I am going to assume that his country of origin is NOT a signatory of the Hague Convention on International Child Abduction. And as such is under no obligation to recognize the validity of and much less enforce your US custody order.
I am also going to assume that if he or his family has the clout in his country of origin that was alluded to in this thread, that it would most likely be a fairly simple (or rather easy enough to actually do it) matter to obtain passports (and citizenship, of course) for the kids from his country of origin.
Last assumption: it would be possible for him to get court orders in his country of origin giving him full custody of the children.
In this case (assumptions true or become true), he could very easily get the kids out of Mexico traveling on non-US passports with a non-US custody order. Easily. And once back in his country of origin with the kids, you would have virtually NO recourse if the courts in the country of origin do not recognize your US court order. Which they wouldn't, having already issued their own orders and not being in a Hague Convention country.

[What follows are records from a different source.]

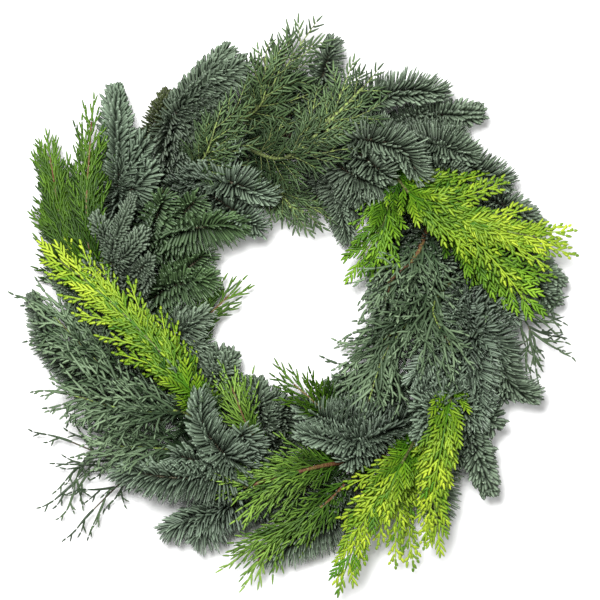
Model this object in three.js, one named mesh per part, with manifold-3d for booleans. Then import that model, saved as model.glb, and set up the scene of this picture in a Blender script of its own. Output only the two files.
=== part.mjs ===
// Fresh evergreen wreath: sprays of noble fir, golden cypress and cedar, each held
// by its stem in a clamp of a steel wreath ring. Every spray lies with its tips
// clockwise, over the stems of the next bunch.
// Millimetres, +Z up. The wreath lies face up, X to its right and Y to its top.

import * as THREE from 'three';
import { mergeVertices } from 'three/addons/utils/BufferGeometryUtils.js';
import Module from 'manifold-3d';

const wasm = await Module();
wasm.setup();

// The ring that carries the sprays
const RING_RADIUS = 175;
const RING_WIRE_WIDTH = 4;
const RING_WIRE_HEIGHT = 3;
const RING_SIDES = 28;
const CLAMP_COUNT = 14;
const CLAMP_INSIDE_WIDTH = 37;
const CLAMP_STRIP = 1.6;
const CLAMP_SINK = 0.4;
const CLAMP_LENGTH = 6;
const CLAMP_MOUTH = 9;

// Stems in the clamps
const TWIG_SIDES = 4;
const STEM_RADIUS = 3.4;
const STEM_HALF = STEM_RADIUS * Math.cos(Math.PI / TWIG_SIDES);
const STEM_TAIL = 15;
const STEM_STRAIGHT = 10;
const SEAT_GAP = 0.35;
const SLOT_PITCH = 7.2;
const MIDDLE_SLOT = 2;
const CLAMP_FLOOR = RING_WIRE_HEIGHT + CLAMP_STRIP - CLAMP_SINK;
const STEM_HEIGHT = CLAMP_FLOOR + SEAT_GAP + STEM_HALF;
const CLAMP_ROOF = STEM_HEIGHT + STEM_HALF + SEAT_GAP;

// How the sprays are piled: a layer's height is reached RISE_LENGTH past the clamp,
// and the pile is crowned over the ring and lower at both edges.
const LAYER_HEIGHT = 12;
const RISE_LENGTH = 68;
const CROWN_HALF_WIDTH = 150;
const CROWN_DROP = 0.55;
const CROWN_LEAST = 0.35;

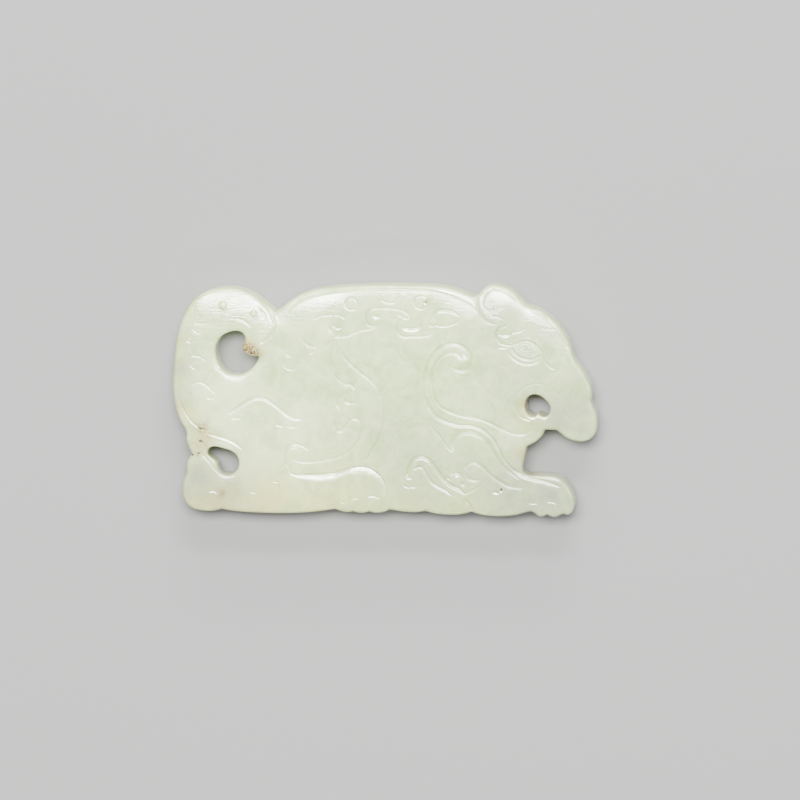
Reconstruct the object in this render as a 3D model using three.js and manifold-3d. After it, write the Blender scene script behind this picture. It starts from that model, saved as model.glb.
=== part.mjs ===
// A jade pendant: a tapir-like beast lying in profile, cut from one flat slab of pale nephrite.
// Its tail curls up over the rump, its long snout droops in front of the chest, and three holes go
// through it: in the curl of the tail, behind the hock, and at the mouth.
//
// The slab lies on its back face. X runs from tail to snout, Y from the soles of the feet up to the
// back of the beast, Z out of the carved front face. The origin is under the middle of the slab.
import * as THREE from 'three';
import { mergeVertices } from 'three/addons/utils/BufferGeometryUtils.js';
import Module from 'manifold-3d';

const wasm = await Module();
wasm.setup();

// Driving sizes, in millimetres.
const LENGTH = 63; // tail to snout
const THICKNESS = 6;
const EDGE_INSET = 0.45; // how far the rounded outer edge reaches in over each face
const EDGE_DROP = 0.7; // how far the same edge reaches down the side
const HOLE_INSET = 0.25; // the rounded edge of the holes, over the face
const HOLE_DROP = 0.4; // and down into the hole
const LINE_WIDTH = 0.5; // an engraved line at the surface
const LINE_DEPTH = 0.25;
const SLOPE_WIDTH = 0.9; // the gentle side of a line that sets one form behind another
const SLOPE_DEPTH = 0.34;
const LINE_TAPER = 1.6; // length over which a line runs out at its ends
const LINE_END = 0.25; // share of its width and depth that is left at the very tip
const PEARL_RADIUS = 0.65; // the raised dots on the tail
const PEARL_HEIGHT = 0.22;

// How finely the curves are cut into straight pieces.
const OUTLINE_STEP = 0.8;
const HOLE_STEP = 0.6;
const LINE_STEP = 0.95;
const EDGE_FACETS = 2;
const HOLE_FACETS = 1;
const CUT_ABOVE = 0.3; // share of a line's depth by which its cutter stands out of the face
const CUT_PAST = 0.02; // how far a hole's cutter goes past each face
const PEARL_SIDES = 10;
const PEARL_RINGS = 6;

const JADE = { color: 0xdde1cf, roughness: 0.32, metalness: 0 };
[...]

Then, you'd have a costly and pretty much hopeless battle on your hands in a foreign country, foreign court system, somewhere where your ex and his family have political clout. Where I'm assuming that "due process" has a rather fuzzy/flexible definition compared to what we are used to in the developed West.
There's your (almost) worst case scenario.
It comes down to how much you trust him.
I think you've mentioned enough real read flags given the legal nightmare that could ensue without too much of a stretch of the imagination to say "Hell NO" to your question. And have that not be paranoia.